With that setup, Gyasi Zardes would go up top and play as a forward, instead of on the wing like he has in this tournament. His constant running, ability to track back and superior positioning would help the U.S., while his pace would pay dividends in testing the Argentina defense should the match get stretched at all. That brings Christian Pulisic onto the wing in large part because of his pace and ability to run at players. If there's one thing that Argentina can be susceptible to, it's pace and Pulisic will bring that, as well as the ability to run with the ball and find space.

There may be some concerns about how to relieve pressure and escape the defensive third, but Johnson and Pulisic can both be options on the wing to push the ball forward, while Zardes can run onto long balls and Clint Dempsey is good at bringing balls down, as well as drawing fouls. That's not ideal, but there's no such thing as ideal against Argentina.

How the U.S. could look while defending.

This is obviously very speculative. First, that the U.S. will take a defend and counter approach, and then that someone like Kitchen can get the job done, or that Zardes can move over into a new role at the international level (he's done it for the LA Galaxy), or Pulisic can come in and be responsibile on both ends of the pitch. But to beat Argentina requrers that you take chances and doing so, as opposed to settling for experienced players that are almost surely not up to the task and lack the mobility necessary to play like this -- like Beckerman and Graham Zusi -- is a better option.

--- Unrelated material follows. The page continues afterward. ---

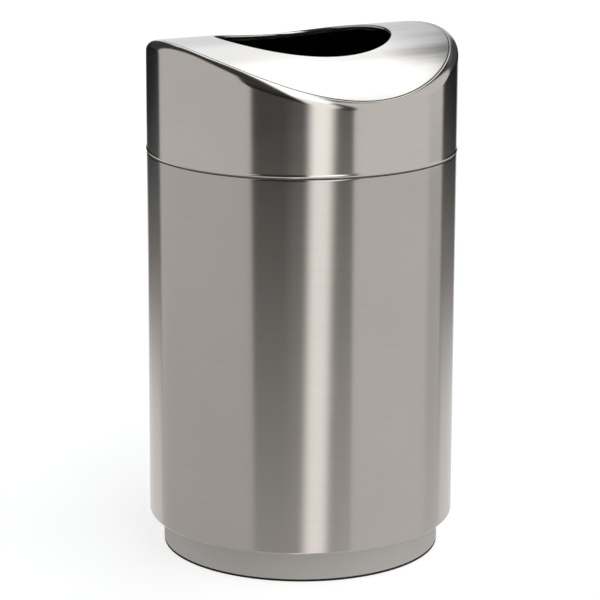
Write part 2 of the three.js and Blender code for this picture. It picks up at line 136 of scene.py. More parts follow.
def node(tree, kind, inputs=None, **settings):
    """A shader node with its settings and inputs."""
    made = tree.nodes.new("ShaderNode" + kind)
    for name, value in settings.items():
        setattr(made, name, value)
    plug(tree, made, inputs or {})
    return made


def noise(tree, scale, detail, stretch=(1, 1, 1)):
    """Noise on the piece's own coordinates, finer along an axis where its stretch is more."""
    place = node(tree, "TexCoord").outputs["Object"]
    mapped = node(tree, "Mapping", {"Vector": place, "Scale": stretch})
    made = node(tree, "TexNoise", {"Vector": mapped.outputs["Vector"], "Scale": scale,
                                   "Detail": detail})
    return made.outputs["Fac"]


def spread(tree, value, low, high, start=0.3, end=0.7):
    """Goes from low to high while the value goes from start to end."""
    return node(tree, "MapRange", {"Value": value, "From Min": start, "From Max": end,
                                   "To Min": low, "To Max": high}).outputs["Result"]


def coloured(tree, value, low, high, start=0.3, end=0.7):
    """Goes from one colour to another while the value goes from start to end."""
    ramp = node(tree, "ValToRGB", {"Fac": value})
    first, last = ramp.color_ramp.elements
    first.position, last.position = start, end
    first.color, last.color = (*low, 1), (*high, 1)
    return ramp.outputs["Color"]


def relief(tree, height, strength, depth):
    """A fine relief in the surface, too small for the mesh."""
    return node(tree, "Bump", {"Height": height, "Strength": strength,
                               "Distance": depth}).outputs["Normal"]


def rubber(name, dark, scuffed):
    """Rubber, dusty in its pores and scuffed to a lighter grey here and there."""
    material, tree, shader = new_material(name)
    scuffs = noise(tree, 60, 6)
    pores = noise(tree, 900, 3)
    plug(tree, shader, {"Base Color": coloured(tree, scuffs, dark, scuffed, 0.35, 0.8),
                        "Roughness": spread(tree, scuffs, 0.6, 0.85),
                        "Normal": relief(tree, pores, 0.4, 0.0002)})
    return material


foot_low, foot_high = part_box("foot_ring")
foot_width = 0.015
foot_edge = 0.0006
foot = bmesh.new()
wire(foot, [(foot_high.x - foot_width, foot_low.z, foot_edge),
            (foot_high.x, foot_low.z, foot_edge),
            (foot_high.x, foot_high.z, foot_edge),
            (foot_high.x - foot_width, foot_high.z, foot_edge)], closed=True)
turn(foot)
FOOT_RUBBER = rubber("black_rubber", (0.008, 0.008, 0.009), (0.030, 0.029, 0.028))
piece(foot, "rubber_foot", FOOT_RUBBER, "receptacle", ["foot_ring"])

# ---------------------------------------------------------------- base ring
# The recessed plinth: a band of stainless sheet rolled to a ring, with its edges turned in at the
# foot and at the top. It is bead-blasted, so it looks flatter than the satin body above it.

SHEET = 0.0015
BEND = 0.0025
CUT_EDGE = math.radians(60)
EDGE_BREAK = 0.125


def only(kind, parts):
    """The vertices, edges or faces among what an operator made."""
    return [part for part in parts if isinstance(part, kind)]


def wall(bm, thickness, inside_material=0):
    """Gives a surface its thickness, inwards, and takes the sharpness off its cut edges."""
    inside = bmesh.ops.solidify(bm, geom=bm.faces[:], thickness=thickness)["geom"]
    for face in only(bmesh.types.BMFace, inside):
        face.material_index = inside_material
    cut_edges = [edge for edge in bm.edges if edge.calc_face_angle(0) > CUT_EDGE]
    bmesh.ops.bevel(bm, geom=cut_edges, offset=EDGE_BREAK * thickness, offset_type="OFFSET",
                    segments=1, profile=0.5, affect="EDGES", material=-1, clamp_overlap=True)


def mix(tree, factor, first, second, kind="FLOAT"):
    """Between two numbers, vectors or colours. The node keeps a pair of inputs for each kind."""
    pair, result = {"FLOAT": (2, 0), "VECTOR": (4, 1), "RGBA": (6, 2)}[kind]
    made = node(tree, "Mix", {"Factor": factor, pair: first, pair + 1: second}, data_type=kind)
    return made.outputs[result]


def blasted():
    """The base's own finish: stainless blasted with fine beads, an even grey without a grain."""
    material, tree, shader = new_material("blasted_steel")
    dents = noise(tree, 1400, 2)
    clouds = mix(tree, 0.3, noise(tree, 7, 6), noise(tree, 240, 3))
    plug(tree, shader, {"Metallic": 1,
                        "Base Color": coloured(tree, clouds, (0.73, 0.71, 0.68), (0.82, 0.80, 0.77)),
                        "Roughness": spread(tree, clouds, 0.74, 0.82),
                        "Normal": relief(tree, dents, 0.3, 0.00005)})
    return material


base_low, base_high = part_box("base_ring")
base_foot_flange = 0.016
base_top_flange = 0.025
base = bmesh.new()
wire(base, [(base_high.x - base_foot_flange, base_low.z, 0),
            (base_high.x, base_low.z, BEND),
            (base_high.x, base_high.z, BEND),
            (base_high.x - base_top_flange, base_high.z, 0)])
turn(base)
wall(base, SHEET)
piece(base, "base_plinth", blasted(), "receptacle", ["base_ring"])

# ---------------------------------------------------------------- body shell
# The tall body: satin stainless sheet rolled and welded up the back, with a flange turned in under
# it and a flat rim turned in and down at the mouth. The weld is ground flush and doesn't show.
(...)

Out-run Argentina and be smarter than Argentina. That's obviously not easy and even if the U.S. do that, they will probably lose. Such is the nature of playing a team this good with three players suspended. But it's the best chance they have and this match isn't about moral victory, feeling good about an approach or getting kids experience. It's about giving yourself the best chance to win.

If the U.S. defend and counter, do it well and get a little lucky, they may just pull a shocker.